I used to buy produce in bulk, thinking it would save time.

But most of it ended up unused.

Now I buy what I realistically need for a few days.


3. I Plan Loosely, Not Strictly

I don’t follow strict meal plans.

I just have a rough idea of what I’ll cook and adjust based on what needs to be used first.


4. I Use Simple Meals to Finish Ingredients

If something is about to go bad, I don’t wait for the “perfect recipe.”

I make:

  • Stir-fries
  • Simple curries
  • Mixed vegetable dishes

These meals help us use multiple ingredients at once.


Common Mistakes to Avoid

1. Storing Everything the Same Way

Different produce has different needs.

Treating everything the same leads to faster spoilage.


2. Overcrowding the Fridge

Too much food in one space reduces airflow and visibility.

Keep things spaced out and organized.


3. Ignoring What You Already Have

Buying new produce without checking existing items leads to waste.

Always do a quick check before shopping.


4. Waiting Too Long to Use Items

If something looks like it might spoil soon, use it immediately.

Don’t wait for it to go bad.


Extra Tips That Help Even More

  • Keep a small list of what needs to be used first
  • Store similar items together for easier access
  • Avoid washing everything at once (some items last longer unwashed)
  • Use leftovers creatively instead of throwing them away

Even small changes in how you handle produce can make a big difference.


FAQs:

1. How can I keep vegetables fresh longer in the fridge?

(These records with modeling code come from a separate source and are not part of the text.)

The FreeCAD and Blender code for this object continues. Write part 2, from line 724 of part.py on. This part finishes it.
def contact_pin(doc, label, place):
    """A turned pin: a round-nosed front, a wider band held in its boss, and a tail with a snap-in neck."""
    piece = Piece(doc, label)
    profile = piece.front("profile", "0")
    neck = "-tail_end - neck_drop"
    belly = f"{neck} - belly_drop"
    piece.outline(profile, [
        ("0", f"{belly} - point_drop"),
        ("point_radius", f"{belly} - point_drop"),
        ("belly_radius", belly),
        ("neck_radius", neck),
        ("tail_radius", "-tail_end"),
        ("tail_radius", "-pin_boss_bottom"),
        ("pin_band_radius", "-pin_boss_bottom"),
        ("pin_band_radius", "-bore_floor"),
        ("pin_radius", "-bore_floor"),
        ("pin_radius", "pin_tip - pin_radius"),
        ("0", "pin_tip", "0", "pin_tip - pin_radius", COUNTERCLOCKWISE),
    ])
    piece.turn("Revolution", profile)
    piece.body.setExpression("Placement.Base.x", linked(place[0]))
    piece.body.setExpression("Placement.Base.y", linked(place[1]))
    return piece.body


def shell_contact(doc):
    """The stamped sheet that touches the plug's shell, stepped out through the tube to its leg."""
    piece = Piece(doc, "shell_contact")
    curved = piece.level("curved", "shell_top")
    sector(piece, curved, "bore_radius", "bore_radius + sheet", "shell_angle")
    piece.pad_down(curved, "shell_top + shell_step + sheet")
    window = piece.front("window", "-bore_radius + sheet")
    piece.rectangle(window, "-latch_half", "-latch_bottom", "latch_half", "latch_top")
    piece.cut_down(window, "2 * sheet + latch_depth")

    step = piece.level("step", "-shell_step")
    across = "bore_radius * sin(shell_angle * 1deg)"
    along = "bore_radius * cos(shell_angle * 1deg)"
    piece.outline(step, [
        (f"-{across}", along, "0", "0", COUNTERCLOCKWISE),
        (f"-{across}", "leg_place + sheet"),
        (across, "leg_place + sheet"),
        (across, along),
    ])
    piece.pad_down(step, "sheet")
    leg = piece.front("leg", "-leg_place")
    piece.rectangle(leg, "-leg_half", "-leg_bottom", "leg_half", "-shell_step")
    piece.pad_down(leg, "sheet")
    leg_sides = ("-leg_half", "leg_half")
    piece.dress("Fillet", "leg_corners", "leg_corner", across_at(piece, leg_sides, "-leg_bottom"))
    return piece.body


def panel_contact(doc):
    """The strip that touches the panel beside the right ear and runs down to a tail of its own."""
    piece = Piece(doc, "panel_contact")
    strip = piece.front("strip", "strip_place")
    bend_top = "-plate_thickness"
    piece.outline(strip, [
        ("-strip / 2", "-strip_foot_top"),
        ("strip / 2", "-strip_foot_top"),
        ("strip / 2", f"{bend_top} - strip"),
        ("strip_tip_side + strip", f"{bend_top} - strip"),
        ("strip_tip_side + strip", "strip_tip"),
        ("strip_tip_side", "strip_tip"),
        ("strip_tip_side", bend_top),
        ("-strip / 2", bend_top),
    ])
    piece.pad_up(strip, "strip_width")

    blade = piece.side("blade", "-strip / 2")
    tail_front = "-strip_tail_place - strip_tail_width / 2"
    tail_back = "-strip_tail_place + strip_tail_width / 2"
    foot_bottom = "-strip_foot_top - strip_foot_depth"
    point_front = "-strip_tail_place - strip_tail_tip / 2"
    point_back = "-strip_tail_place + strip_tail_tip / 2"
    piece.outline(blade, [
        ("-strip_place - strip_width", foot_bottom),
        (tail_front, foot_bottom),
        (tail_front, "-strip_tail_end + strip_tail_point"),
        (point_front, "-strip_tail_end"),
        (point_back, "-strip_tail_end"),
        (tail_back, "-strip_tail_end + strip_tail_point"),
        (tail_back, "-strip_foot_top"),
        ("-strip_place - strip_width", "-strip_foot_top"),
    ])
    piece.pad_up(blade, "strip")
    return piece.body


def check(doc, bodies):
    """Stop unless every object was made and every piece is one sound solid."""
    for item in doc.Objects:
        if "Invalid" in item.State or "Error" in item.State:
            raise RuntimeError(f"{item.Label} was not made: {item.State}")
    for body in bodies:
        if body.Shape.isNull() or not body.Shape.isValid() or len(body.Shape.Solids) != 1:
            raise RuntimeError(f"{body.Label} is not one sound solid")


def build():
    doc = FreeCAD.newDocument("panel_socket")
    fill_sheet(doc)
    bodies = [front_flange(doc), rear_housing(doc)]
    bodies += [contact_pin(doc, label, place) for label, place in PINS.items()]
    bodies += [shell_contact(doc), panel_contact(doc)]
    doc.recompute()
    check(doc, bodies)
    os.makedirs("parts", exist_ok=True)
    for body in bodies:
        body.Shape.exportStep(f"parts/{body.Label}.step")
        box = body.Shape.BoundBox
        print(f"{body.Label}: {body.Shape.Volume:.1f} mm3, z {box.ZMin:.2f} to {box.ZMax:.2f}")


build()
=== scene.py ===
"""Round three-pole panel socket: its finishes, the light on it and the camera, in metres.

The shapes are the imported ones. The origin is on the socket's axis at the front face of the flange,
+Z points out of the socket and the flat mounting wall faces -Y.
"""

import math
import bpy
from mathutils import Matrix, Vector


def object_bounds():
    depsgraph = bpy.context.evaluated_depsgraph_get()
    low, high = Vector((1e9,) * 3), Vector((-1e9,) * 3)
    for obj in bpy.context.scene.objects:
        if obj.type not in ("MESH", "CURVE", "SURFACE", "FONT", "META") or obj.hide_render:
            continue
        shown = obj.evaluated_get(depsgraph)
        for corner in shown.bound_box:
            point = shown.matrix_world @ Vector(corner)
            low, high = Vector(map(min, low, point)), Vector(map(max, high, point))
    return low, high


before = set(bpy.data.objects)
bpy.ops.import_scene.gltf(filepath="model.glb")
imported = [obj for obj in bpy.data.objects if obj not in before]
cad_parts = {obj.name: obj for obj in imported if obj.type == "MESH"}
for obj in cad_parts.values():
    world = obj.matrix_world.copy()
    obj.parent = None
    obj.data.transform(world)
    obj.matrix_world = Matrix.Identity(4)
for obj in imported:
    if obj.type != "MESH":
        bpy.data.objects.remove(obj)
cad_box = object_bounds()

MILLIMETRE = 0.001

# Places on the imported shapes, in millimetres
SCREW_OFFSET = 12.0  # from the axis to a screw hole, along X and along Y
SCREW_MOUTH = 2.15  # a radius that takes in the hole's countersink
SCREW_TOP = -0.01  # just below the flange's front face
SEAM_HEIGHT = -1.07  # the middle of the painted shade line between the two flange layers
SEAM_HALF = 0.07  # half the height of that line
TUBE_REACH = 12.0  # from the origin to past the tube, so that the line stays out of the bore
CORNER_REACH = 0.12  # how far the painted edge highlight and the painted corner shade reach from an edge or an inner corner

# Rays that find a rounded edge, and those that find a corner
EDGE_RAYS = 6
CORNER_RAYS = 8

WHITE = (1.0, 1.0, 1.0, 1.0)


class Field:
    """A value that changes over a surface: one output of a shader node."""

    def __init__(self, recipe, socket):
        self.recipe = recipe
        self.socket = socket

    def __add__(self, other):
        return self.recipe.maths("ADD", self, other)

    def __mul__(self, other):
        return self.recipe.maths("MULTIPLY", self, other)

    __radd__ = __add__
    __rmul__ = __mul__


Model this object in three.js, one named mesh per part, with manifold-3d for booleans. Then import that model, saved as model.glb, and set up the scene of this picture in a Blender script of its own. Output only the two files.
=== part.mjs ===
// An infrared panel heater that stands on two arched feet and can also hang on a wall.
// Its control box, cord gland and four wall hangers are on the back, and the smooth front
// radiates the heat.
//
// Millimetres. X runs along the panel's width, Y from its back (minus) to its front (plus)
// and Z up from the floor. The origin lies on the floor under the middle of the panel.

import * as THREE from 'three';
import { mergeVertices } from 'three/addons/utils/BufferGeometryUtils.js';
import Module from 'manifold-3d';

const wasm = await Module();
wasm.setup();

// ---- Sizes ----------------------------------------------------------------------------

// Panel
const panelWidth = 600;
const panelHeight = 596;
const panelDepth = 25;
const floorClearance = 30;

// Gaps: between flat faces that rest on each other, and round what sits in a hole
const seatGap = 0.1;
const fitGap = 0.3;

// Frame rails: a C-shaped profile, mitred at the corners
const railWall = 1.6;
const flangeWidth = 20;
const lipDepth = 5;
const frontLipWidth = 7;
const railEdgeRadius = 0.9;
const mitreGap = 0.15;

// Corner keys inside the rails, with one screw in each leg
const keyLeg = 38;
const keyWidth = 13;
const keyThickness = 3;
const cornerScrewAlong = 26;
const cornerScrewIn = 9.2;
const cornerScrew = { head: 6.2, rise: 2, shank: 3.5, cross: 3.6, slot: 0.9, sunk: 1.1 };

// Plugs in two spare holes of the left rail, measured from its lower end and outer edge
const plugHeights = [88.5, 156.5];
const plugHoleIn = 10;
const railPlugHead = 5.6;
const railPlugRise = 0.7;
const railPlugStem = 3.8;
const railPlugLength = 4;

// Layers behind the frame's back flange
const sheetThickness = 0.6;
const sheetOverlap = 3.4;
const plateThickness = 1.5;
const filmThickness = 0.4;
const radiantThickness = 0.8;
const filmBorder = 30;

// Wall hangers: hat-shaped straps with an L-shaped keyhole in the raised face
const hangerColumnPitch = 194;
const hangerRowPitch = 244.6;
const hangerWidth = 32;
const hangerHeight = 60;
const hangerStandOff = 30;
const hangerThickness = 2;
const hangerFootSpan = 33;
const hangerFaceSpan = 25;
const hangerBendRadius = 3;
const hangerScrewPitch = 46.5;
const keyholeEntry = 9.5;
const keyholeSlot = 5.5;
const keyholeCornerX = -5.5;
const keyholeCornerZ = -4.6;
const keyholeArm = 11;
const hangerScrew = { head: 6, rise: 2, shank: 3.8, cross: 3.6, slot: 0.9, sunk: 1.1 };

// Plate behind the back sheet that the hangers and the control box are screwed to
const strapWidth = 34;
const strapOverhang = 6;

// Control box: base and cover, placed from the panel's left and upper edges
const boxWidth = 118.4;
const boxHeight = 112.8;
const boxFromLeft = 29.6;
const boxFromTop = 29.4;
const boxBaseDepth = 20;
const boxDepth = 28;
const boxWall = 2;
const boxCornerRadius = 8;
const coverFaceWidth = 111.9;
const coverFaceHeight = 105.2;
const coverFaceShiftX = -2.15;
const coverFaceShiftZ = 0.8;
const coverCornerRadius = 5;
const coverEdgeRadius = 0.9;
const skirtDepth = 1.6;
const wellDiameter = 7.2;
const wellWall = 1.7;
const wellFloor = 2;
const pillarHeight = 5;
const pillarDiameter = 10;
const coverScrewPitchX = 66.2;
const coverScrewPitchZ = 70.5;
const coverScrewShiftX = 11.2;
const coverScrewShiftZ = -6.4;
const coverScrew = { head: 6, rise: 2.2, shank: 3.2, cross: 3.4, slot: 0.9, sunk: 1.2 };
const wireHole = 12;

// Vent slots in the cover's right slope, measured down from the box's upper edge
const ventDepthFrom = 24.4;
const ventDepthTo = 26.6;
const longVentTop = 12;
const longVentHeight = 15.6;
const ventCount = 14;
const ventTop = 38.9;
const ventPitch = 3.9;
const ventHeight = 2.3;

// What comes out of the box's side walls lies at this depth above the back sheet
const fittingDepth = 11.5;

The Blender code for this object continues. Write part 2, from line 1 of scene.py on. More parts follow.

Store them properly based on type, control moisture, and avoid overcrowding. Using paper towels for leafy greens helps a lot.


2. Should I wash produce before storing it?

Not always. Some items last longer unwashed. Wash only what you plan to use soon.


3. Why do my fruits spoil so quickly?

It could be due to mixing fruits that release ripening gases or poor storage conditions.


4. How do I reduce food waste at home?

Buy less, store properly, and use items before they spoil. A simple system makes a big difference.


5. Is it better to prep vegetables in advance?

Yes, for items you plan to use soon. It saves time and increases the chances of actually using them.


Conclusion: Small Changes That Save Food, Time, and Effort

Keeping produce fresh longer isn’t about complicated tricks or perfect planning.

It’s about small, consistent habits:

  • Sorting items when you bring them home
  • Storing them properly
  • Using them at the right time

These simple changes helped me waste less, save money, and feel more in control of my kitchen.

If you’ve been struggling with spoiled fruits and vegetables, start small. Adjust one habit at a time.

Over time, you’ll notice something important—your food lasts longer, and your kitchen feels easier to manage every day.